On a fait deux ans de tournées dans toute l’Asie. Après, pour tous les autres spectacles, les gens sont curieux. D’abord, ils adorent la langue. Ensuite, Ils sont curieux de ce style musical parce que c'est très axé sur les chansons qui sont des hits de radio en France. Et il y a aussi un côté récréatif. Le public sait que, pendant deux heures, il peut crier, applaudir, hurler, pleurer. Et puis ça parle d'amour, ça parle de mourir d'amour, de passion etc. Aujourd’hui, à chaque nouveau spectacle, il y a un nouvel engouement. Les gens adorent ça.

 

Les productions chinoises ont une vraie identité

Quelles différences entre les productions chinoises de comédie musicale et les productions françaises? Entre le public français et le public chinois ?

Par rapport à la France qui assume à 1000% son style, disons que la Chine est en train de trouver son identité. Dans les productions françaises, les chansons sont vraiment au cœur du spectacle, et le scénario est un fil conducteur entre les chansons, qui peuvent être exportées hors du spectacle et devenir des tubes radios. En Chine, on fait beaucoup plus attention à l’histoire des personnages, aux détails. Avec un public chinois, tout va être complètement décrypté pour essayer de comprendre ce qu’on a voulu exprimer à tel ou tel moment, alors que les français se laissent plus aller par l’énergie et le rythme des chansons.

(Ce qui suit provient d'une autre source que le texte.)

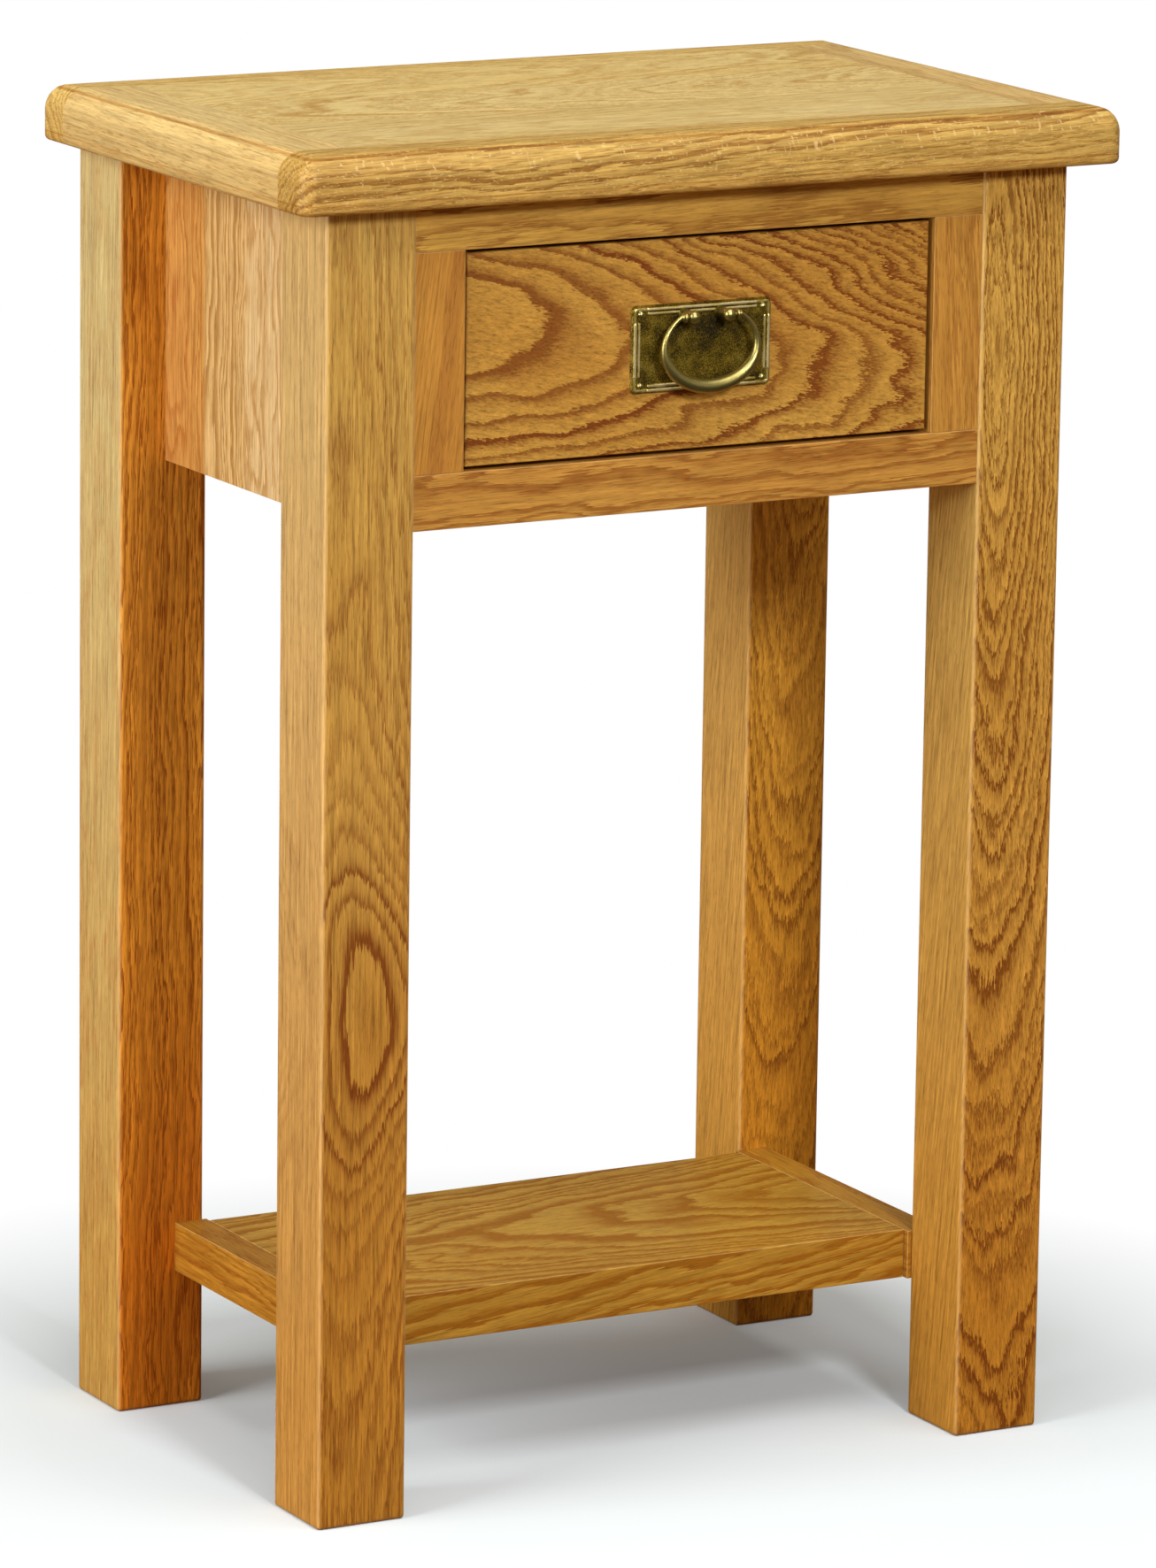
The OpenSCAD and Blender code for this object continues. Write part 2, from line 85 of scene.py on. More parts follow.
def oak(name, pith, along, light, dark, warm, ring=5.0, wave=9.0, rag=3.0, contrast=1.0, seed=0, fleck=0.0,
        ring_drift=0.7, roughness=0.45, bow=None, crowd=1.0, side=None, foot=None, marks=()):
    """Plain oak under clear satin lacquer, sawn from one log.

    The colour is worked out from where each point lay in the tree. pith is a point on the tree's
    heart and along is its direction, in mm in the table's frame, so R, the distance from that line,
    counts the growth rings. wave (mm) bends the rings slowly, rag (mm) frays them along the fibres.
    Each ring starts with a dark porous band that fades into dense pale wood, which gives arches on
    a face sawn across the log's side and straight lines on one sawn towards its heart. The rings are
    counted as (R / ring) ^ crowd, so they crowd together outwards, and ring_drift makes them uneven.
    A crooked tree's heart moves off by bow * q / (1 + q), where q is the square of the distance from
    pith over bow_length, and closes the arches into ovals; away from there the figure is fainter.
    side is the calmer colour of faces towards X, sawn along the rays, and fleck shows those rays. The
    side colour is also partly painted light: paler on the lit sides than on the shaded fronts.
    foot is what each of red, green and blue is multiplied by at the floor: painted shade, darker
    and redder towards the floor, where the light falls off. marks are thin level lines: height, half
    width (mm), how much of the colour is left on the line, and how much below it.
    """
    mat = bpy.data.materials.new("oak_" + name)
    mat.use_nodes = True
    tree = mat.node_tree
    shader = tree.nodes["Principled BSDF"]
    blend = dict(out=2, data_type="RGBA")
    darken = dict(out=2, data_type="RGBA", blend_type="MULTIPLY")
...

Ce que j'aime beaucoup avec les productions chinoises, c'est qu'il y a une identité qui se détache. Par exemple, sur Chang'an, il y a un côté historique qui me plaît beaucoup, avec les costumes, la scénographie incroyable de l'époque, les instruments traditionnels. Je pense que c’est ça aussi, la force de la Chine : une histoire musicale qui est merveilleuse. Ils ont des grands poètes, un sens de l'écriture très particulier, tout est là pour créer une identité qui se détache.

Également chanteur, Laurent Bàn sera en concert à Chongqing, Chengdu, Guangzhou, Wuhan, Nanjing, Xian, Langfang, Shenzhen, Hangzhou et bien sûr Pékin jusqu’à la fin de mois d’avril. Bien qu’aucune date n’ait encore été confirmée, The Longest Day in Chang’an devrait également être de retour très prochainement à Shanghai.